**Dataset excerpt**:
- - - - -

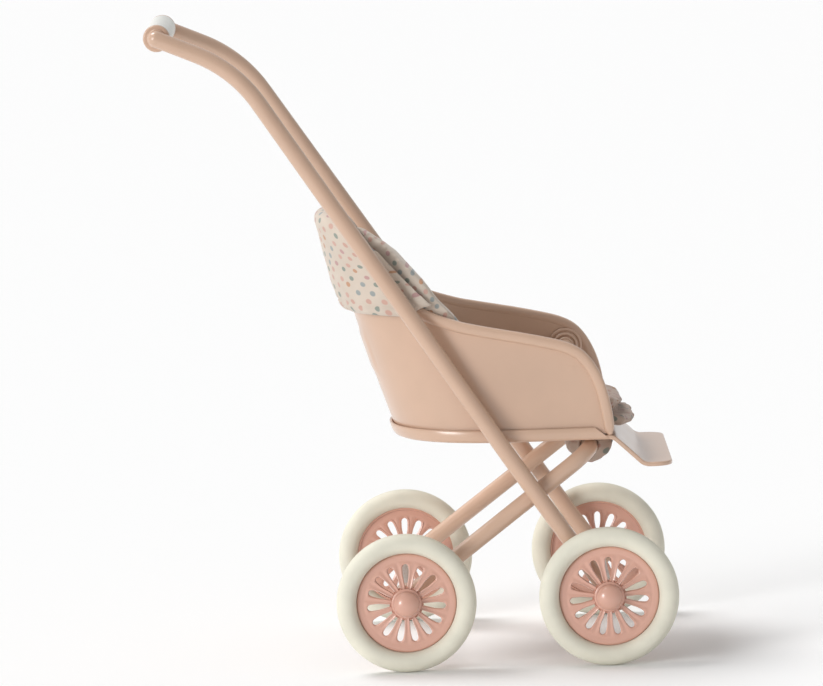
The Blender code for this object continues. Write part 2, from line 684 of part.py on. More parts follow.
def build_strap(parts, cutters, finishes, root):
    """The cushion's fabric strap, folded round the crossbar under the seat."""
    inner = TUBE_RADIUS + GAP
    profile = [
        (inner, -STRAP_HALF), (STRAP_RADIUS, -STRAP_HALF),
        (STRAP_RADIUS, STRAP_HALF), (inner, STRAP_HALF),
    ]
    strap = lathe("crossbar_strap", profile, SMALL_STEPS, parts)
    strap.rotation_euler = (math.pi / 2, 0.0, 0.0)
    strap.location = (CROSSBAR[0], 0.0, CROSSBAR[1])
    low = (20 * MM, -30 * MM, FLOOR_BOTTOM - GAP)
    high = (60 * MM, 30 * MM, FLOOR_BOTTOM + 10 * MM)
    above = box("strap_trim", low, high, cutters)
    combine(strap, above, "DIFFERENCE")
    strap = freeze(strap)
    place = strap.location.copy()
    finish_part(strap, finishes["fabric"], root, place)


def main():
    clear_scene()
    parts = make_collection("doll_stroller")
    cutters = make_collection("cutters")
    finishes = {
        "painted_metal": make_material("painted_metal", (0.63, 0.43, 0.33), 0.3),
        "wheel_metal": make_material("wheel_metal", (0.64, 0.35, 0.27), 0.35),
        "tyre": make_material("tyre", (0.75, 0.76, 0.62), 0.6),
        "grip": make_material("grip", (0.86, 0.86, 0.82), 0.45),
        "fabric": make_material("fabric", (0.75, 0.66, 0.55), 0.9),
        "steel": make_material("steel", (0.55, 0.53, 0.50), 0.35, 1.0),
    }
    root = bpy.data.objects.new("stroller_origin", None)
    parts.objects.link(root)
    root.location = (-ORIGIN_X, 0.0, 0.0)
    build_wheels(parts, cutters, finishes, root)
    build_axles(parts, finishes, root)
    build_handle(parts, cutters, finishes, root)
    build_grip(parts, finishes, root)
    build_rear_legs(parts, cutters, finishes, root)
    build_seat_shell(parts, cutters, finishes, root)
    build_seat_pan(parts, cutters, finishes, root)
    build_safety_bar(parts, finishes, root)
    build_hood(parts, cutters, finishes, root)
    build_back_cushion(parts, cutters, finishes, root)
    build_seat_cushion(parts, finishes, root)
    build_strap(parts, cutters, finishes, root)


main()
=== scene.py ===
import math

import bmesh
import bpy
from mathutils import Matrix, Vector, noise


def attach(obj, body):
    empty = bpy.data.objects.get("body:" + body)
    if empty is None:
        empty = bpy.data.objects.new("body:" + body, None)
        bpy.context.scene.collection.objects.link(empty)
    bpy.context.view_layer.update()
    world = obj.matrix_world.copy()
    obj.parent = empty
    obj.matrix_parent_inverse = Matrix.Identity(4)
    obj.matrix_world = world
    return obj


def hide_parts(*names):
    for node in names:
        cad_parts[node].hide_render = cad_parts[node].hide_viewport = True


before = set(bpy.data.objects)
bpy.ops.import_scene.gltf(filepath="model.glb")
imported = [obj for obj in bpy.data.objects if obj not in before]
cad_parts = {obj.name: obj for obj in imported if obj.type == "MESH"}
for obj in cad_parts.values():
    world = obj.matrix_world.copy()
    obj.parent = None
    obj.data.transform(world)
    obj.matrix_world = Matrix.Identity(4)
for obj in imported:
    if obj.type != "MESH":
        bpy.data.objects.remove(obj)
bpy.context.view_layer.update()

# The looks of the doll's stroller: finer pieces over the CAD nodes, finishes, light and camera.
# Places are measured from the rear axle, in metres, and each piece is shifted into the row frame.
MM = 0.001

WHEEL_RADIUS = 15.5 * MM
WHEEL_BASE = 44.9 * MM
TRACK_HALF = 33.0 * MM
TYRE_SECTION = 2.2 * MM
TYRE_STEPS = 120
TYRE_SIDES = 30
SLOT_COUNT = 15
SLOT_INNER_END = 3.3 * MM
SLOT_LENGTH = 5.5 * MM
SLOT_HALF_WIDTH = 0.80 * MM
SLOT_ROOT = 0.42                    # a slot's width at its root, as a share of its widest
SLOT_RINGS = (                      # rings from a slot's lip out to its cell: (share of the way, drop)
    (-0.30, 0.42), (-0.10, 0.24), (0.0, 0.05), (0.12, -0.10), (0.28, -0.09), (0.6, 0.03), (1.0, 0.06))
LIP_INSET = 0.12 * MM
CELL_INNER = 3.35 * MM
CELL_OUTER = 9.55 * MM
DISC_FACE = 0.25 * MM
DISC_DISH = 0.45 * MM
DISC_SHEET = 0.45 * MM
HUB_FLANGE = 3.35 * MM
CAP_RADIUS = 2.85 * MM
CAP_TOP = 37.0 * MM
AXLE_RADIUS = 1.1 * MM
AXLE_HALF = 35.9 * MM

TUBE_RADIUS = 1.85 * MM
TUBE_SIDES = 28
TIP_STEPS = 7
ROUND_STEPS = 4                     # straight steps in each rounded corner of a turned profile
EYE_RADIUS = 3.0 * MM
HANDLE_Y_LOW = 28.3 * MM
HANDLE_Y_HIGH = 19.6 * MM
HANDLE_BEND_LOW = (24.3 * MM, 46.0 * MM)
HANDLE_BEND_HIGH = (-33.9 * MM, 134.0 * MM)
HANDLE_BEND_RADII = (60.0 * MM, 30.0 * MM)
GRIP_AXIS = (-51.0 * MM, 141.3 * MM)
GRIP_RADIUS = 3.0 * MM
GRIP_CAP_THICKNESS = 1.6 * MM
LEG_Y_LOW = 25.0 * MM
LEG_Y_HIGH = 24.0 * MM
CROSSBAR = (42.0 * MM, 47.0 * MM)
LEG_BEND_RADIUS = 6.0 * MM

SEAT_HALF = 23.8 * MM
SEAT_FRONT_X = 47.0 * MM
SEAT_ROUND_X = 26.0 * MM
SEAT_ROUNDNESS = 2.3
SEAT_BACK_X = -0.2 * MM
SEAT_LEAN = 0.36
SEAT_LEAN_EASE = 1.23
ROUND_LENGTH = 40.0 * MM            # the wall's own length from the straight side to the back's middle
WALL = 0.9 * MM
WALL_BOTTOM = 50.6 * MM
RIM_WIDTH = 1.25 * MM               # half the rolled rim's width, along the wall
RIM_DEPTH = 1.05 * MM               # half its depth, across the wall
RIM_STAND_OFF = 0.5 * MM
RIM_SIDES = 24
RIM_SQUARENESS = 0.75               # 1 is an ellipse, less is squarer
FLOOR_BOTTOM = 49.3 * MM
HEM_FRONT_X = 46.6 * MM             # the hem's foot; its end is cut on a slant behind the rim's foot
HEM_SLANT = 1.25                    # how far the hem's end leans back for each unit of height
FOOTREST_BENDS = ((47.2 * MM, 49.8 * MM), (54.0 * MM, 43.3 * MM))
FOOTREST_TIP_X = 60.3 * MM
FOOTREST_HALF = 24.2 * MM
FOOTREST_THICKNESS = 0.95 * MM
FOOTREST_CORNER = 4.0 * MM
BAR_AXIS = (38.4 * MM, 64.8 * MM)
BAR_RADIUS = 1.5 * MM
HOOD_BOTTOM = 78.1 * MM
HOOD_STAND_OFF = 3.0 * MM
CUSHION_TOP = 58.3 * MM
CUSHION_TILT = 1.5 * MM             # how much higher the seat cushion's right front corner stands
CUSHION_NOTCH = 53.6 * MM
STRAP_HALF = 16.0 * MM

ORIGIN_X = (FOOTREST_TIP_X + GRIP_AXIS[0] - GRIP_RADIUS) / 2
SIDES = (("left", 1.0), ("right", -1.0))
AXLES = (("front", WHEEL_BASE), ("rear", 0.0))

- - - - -

**Goal of the exercise**: Above are the lines; repeat exactly the ones from the line containing "build_hood(parts, cutters, finishes, root)" down to the line containing "before = set(bpy.data.objects)", both inclusive.

**Solution for this problem**:
    build_hood(parts, cutters, finishes, root)
    build_back_cushion(parts, cutters, finishes, root)
    build_seat_cushion(parts, finishes, root)
    build_strap(parts, cutters, finishes, root)


main()
=== scene.py ===
import math

import bmesh
import bpy
from mathutils import Matrix, Vector, noise


def attach(obj, body):
    empty = bpy.data.objects.get("body:" + body)
    if empty is None:
        empty = bpy.data.objects.new("body:" + body, None)
        bpy.context.scene.collection.objects.link(empty)
    bpy.context.view_layer.update()
    world = obj.matrix_world.copy()
    obj.parent = empty
    obj.matrix_parent_inverse = Matrix.Identity(4)
    obj.matrix_world = world
    return obj


def hide_parts(*names):
    for node in names:
        cad_parts[node].hide_render = cad_parts[node].hide_viewport = True


before = set(bpy.data.objects)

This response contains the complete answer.